Hope all’s well with you and yours,
Bob has sent a whole batch of pics of the rebuild. Seems the rot had gone much further than he first appreciated, but bob and his lady decided it was a project they would take on and congratulations to them for the perseverance. i know many would have thrown the towel in when it got anywhere near this state.
The painstaking work to remove all the soft timber must have been heartbreaking and doubtless the job seemed endless. Yet they achieved all this in 4 weeks!!!!
But the finished product looks just right.
With any luck Bob and his lady wife will be enjoying sailing her for years to come.
Bob has been in touch to say he has had fun with the boat this year, but plans a few modifications.
In conversation it transpired Celtic lass probably has the lighter 1200lb keel so as the bilge plates need attention it is a good time to drop the main keep and add 400lb plus and at the same time to have new, deeper bilge keels made. this will bring her in line with the later designed boats and her sailing abilities will be transformed. Look forward to hearing more from Bob.
Robert has just sent in these pics to show the additional man keel, filled in back to the skeg, and the new bilge keels.
Eventually all nicely painted and awaiting launch!

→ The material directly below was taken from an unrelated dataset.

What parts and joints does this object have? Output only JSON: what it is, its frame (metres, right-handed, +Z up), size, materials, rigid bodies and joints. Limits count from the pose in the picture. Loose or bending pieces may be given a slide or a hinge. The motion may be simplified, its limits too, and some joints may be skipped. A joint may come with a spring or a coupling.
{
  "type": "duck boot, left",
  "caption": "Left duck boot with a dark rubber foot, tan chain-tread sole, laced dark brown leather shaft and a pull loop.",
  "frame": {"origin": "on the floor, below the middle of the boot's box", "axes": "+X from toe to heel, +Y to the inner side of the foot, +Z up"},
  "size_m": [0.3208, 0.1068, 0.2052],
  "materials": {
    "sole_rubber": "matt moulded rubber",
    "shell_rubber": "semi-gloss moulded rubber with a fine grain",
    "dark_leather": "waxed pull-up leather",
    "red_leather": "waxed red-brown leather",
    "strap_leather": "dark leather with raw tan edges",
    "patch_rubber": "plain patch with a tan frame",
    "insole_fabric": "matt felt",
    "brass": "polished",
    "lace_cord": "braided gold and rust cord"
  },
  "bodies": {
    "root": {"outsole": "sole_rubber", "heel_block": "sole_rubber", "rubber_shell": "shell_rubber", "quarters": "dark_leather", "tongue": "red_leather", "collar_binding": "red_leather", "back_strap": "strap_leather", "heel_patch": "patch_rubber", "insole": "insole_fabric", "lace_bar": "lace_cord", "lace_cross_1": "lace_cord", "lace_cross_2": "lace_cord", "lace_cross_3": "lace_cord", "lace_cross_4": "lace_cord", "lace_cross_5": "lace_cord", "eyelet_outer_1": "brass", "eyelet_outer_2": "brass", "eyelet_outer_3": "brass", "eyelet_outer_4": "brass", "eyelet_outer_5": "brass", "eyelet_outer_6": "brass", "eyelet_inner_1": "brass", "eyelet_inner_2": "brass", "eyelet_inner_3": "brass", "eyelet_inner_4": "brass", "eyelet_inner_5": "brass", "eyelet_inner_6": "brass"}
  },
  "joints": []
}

The timbers for the skeg show up nicely that infill will make a lot of difference to the way she sails and though she maybe could do with a deeper main keel with more weight, for now Robert is plumping for adding interior lead weights.
Next season he should be enjoying her more!

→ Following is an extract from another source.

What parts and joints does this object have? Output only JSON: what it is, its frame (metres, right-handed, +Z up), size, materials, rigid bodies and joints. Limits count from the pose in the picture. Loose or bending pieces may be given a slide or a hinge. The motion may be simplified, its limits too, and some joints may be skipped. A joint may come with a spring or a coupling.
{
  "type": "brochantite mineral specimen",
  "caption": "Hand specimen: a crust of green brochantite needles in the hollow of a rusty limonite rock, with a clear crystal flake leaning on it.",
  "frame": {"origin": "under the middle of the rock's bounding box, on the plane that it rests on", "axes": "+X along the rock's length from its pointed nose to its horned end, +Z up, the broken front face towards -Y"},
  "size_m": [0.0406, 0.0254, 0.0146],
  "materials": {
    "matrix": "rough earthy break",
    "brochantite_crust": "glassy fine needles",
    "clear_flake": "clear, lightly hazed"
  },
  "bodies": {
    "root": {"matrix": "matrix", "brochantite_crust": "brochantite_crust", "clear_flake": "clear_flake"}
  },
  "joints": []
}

Added 200kg ballast to keel plate as pics, but when launched we found we had to move it aft quite a bit.
Guess the iroko full keel added buoyancy aft.
Trims well now. Sea trials Thursday on.
the boat should be slightly bows down when on the mooring, with all the kit on board, tanks full, but no crew. Then when you step aboard you make it level! Crew are normally in cockpit of course. My cockpit floor is sealed and slopes aft by 1 inch so that when our boat is on mooring and slightly down by the head the cockpit still drains aft to the 2 drains as the rear of floor....
Make sure when you are aboard the mast is vertical or at most leaning aft 2 to 3 inches. Use a halyard from the mast head on a calm day, not today, Storm 10 here!
How have you fixed the lead down? I burnt out a drill drilling holes through the lead to use long screws! Some use battens over it, but whatever you use it must not move!
You will really feel the difference this year, she will be steadier and plough though small waves better, and stand up to canvas better, as she is now slightly deeper in the water, and has that infill bet she sails to windward better.
Good job Robert. Wait till this storm passes before sea trials!
Discovered the best way to fix lead is to drive a hardened steel screw through as a drill then fix with stainless. Inch thick ingots cut with a chop saw.
She sits level with crew aft.
We've gone home till Thursday because of storms then we'll try her out. Posh job done by riggers to your specs. Tiller pilot fitted by me.
Made my own fittings as theirs are robbery!
Tests today in light winds were very positive. If anything she turns away from the wind.
That will change in higher winds I'm sure. Tiller pilot works well, and extra ballast feels good.
Full keel has changed her turning axis from midships to rear of cabin!
Looks good, more tests over next 2 days.